Violência doméstica caiu
O contexto em que a agressão ocorreu ditou, de resto, que o homem fosse condenado por ofensa à integridade física simples e não por violência doméstica, como tinha sido acusado pelo MP. Em causa está o facto de, apesar de o seu comportamento ser "grave", não ter, com o ataque, afetado a "dignidade pessoal" da vítima, segundo a decisão judicial.
"(...)olhando à imagem global dos factos, não se vislumbra a existência de um abuso de poder do arguido face à pessoa assistente [a ex-companheira], mas sim uma ação explosiva e de violência por aquele assumida em contexto de desgaste emocional e na imediata sequência de mais um ato de rejeição da sua filha", frisa a juíza.
Além de pagar uma multa de 700 euros, o homem, já anteriormente condenado por injuriar a ex-companheira, tem ainda de indemnizar em mais 700 euros a mulher. Eram exigidos três mil euros, mas o tribunal considerou que, uma vez que não se trata de violência doméstica, a "culpa do arguido" é "menor".
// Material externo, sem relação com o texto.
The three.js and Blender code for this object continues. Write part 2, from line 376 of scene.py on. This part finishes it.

A decisão é ainda passível de recurso. Contactado pelo JN, o advogado do arguido, Gião Falcato, não se quis pronunciar nem sobre o processo de regulação das responsabilidades parentais nem sobre a condenação por agressão do seu cliente.
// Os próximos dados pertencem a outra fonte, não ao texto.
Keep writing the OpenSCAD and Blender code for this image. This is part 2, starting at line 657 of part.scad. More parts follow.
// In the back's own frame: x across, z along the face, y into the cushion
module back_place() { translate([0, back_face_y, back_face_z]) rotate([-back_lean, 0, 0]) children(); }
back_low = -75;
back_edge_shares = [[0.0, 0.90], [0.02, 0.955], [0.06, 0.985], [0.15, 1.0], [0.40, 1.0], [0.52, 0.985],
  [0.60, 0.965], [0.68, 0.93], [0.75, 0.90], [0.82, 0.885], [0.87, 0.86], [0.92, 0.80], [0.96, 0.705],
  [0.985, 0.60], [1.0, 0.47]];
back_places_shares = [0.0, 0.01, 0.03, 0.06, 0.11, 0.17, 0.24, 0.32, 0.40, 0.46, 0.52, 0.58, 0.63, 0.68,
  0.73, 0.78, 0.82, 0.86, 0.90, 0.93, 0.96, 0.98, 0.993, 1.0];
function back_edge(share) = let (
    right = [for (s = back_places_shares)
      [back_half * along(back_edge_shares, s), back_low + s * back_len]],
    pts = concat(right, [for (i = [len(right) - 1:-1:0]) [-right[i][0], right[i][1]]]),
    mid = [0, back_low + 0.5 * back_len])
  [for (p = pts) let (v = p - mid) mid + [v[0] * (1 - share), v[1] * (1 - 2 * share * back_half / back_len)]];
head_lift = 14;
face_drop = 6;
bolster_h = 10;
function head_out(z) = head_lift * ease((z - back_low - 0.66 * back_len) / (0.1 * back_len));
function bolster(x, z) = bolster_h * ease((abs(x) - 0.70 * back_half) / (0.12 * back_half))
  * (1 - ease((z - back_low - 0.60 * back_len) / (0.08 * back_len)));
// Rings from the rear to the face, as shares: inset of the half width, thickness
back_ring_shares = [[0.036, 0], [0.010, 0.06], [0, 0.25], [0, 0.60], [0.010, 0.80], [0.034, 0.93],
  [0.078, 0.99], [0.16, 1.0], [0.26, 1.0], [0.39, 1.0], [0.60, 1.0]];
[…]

Já o mandatário da ex-companheira deste, Gameiro Fernandes, lamenta que existam tribunais de família e menores que põem "os interesses dos progenitores, mesmo que agressores, acima do superior interesse da criança".
Número
639 denúncias, no ano passado, em que a vítima da violência doméstica foi um menor, mais 8,1% do que em 2020, segundo o Relatório Anual de Segurança Interna. Noutras 22 524 participações, o alvo foi um cônjuge ou análogo.
Combate
Especialização
Em 2019, segundo o relatório de 2021 da Comissão Nacional de Promoção dos Direitos e Proteção das Crianças e Jovens, o aumento do número de homicídios em contexto de violência doméstica, "muitos dos quais presenciados por crianças e jovens", levou o Conselho Superior do Ministério Público a criar Secções Especializadas Integradas de Violência Doméstica.
Proteger as crianças
Atualmente, estas estruturas existem em Lisboa, Matosinhos, Porto, Seixal e Sintra. Têm por missão combater a violência doméstica e "proteger as crianças e jovens de contextos familiares violentos".